PROVIDED ENTRIES:
— START —

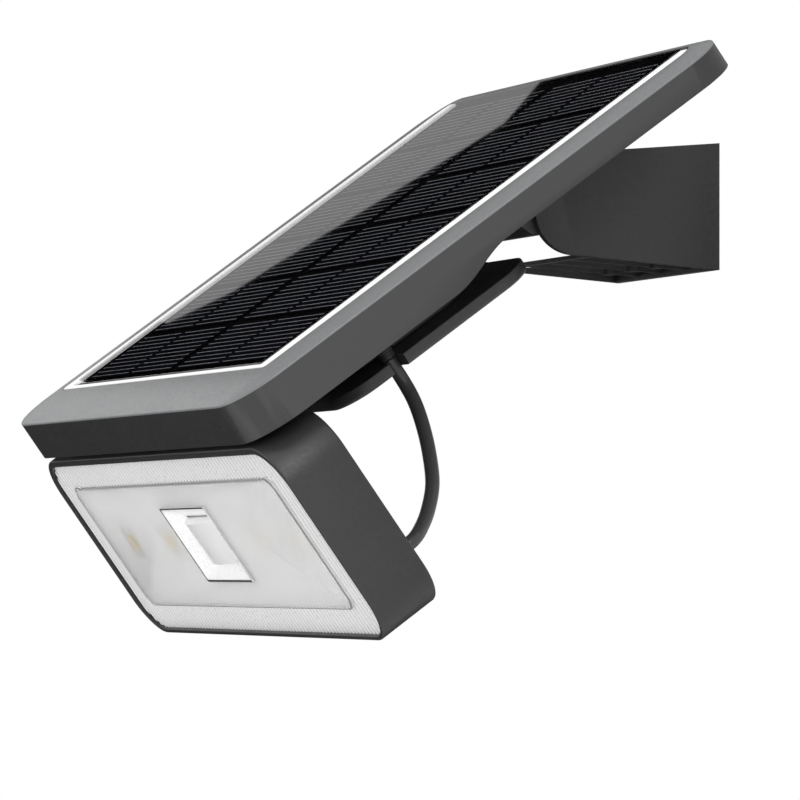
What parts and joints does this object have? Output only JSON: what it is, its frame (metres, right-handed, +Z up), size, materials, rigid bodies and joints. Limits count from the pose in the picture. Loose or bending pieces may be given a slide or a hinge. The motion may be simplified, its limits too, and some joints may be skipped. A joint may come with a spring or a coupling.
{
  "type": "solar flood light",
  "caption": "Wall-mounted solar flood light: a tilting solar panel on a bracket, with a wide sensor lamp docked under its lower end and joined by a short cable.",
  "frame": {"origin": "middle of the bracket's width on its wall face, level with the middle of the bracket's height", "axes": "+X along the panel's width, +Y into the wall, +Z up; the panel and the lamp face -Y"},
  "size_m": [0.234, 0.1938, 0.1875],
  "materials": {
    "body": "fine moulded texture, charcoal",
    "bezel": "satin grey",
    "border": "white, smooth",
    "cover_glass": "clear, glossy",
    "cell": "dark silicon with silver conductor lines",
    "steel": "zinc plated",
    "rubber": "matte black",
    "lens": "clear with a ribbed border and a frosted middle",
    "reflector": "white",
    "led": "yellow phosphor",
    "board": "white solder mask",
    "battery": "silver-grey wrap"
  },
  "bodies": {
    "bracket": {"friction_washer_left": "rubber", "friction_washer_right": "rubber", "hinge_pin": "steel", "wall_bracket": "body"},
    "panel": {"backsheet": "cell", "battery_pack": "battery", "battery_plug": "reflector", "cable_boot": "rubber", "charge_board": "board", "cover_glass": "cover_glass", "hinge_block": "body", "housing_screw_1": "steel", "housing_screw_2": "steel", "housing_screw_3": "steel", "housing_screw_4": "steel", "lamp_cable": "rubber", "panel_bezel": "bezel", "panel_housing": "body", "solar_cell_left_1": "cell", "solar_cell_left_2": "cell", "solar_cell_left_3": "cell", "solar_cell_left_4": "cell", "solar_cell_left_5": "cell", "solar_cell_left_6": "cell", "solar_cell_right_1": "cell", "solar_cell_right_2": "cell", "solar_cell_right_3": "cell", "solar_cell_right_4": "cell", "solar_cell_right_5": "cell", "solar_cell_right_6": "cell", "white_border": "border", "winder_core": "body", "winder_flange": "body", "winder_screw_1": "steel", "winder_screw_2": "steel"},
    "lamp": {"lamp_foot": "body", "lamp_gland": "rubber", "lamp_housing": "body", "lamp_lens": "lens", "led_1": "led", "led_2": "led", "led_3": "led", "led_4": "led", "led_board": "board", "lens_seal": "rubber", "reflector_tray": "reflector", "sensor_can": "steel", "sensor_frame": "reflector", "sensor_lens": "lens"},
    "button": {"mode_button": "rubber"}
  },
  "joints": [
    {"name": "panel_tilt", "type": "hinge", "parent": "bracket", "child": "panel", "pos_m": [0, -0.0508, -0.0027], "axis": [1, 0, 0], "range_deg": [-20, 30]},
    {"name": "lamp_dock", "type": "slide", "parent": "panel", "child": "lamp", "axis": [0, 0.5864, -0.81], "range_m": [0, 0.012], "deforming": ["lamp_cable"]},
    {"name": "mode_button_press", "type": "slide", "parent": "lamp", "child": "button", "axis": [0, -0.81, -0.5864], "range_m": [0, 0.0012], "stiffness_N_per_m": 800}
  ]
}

— END —
— START —

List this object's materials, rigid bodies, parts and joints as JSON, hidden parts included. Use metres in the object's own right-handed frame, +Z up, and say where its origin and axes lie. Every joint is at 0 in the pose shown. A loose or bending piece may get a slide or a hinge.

— END —

DIRECTIVE: Gather and return every line that holds the string "pose".

RESPONSE TO THE TASK:
What parts and joints does this object have? Output only JSON: what it is, its frame (metres, right-handed, +Z up), size, materials, rigid bodies and joints. Limits count from the pose in the picture. Loose or bending pieces may be given a slide or a hinge. The motion may be simplified, its limits too, and some joints may be skipped. A joint may come with a spring or a coupling.
List this object's materials, rigid bodies, parts and joints as JSON, hidden parts included. Use metres in the object's own right-handed frame, +Z up, and say where its origin and axes lie. Every joint is at 0 in the pose shown. A loose or bending piece may get a slide or a hinge.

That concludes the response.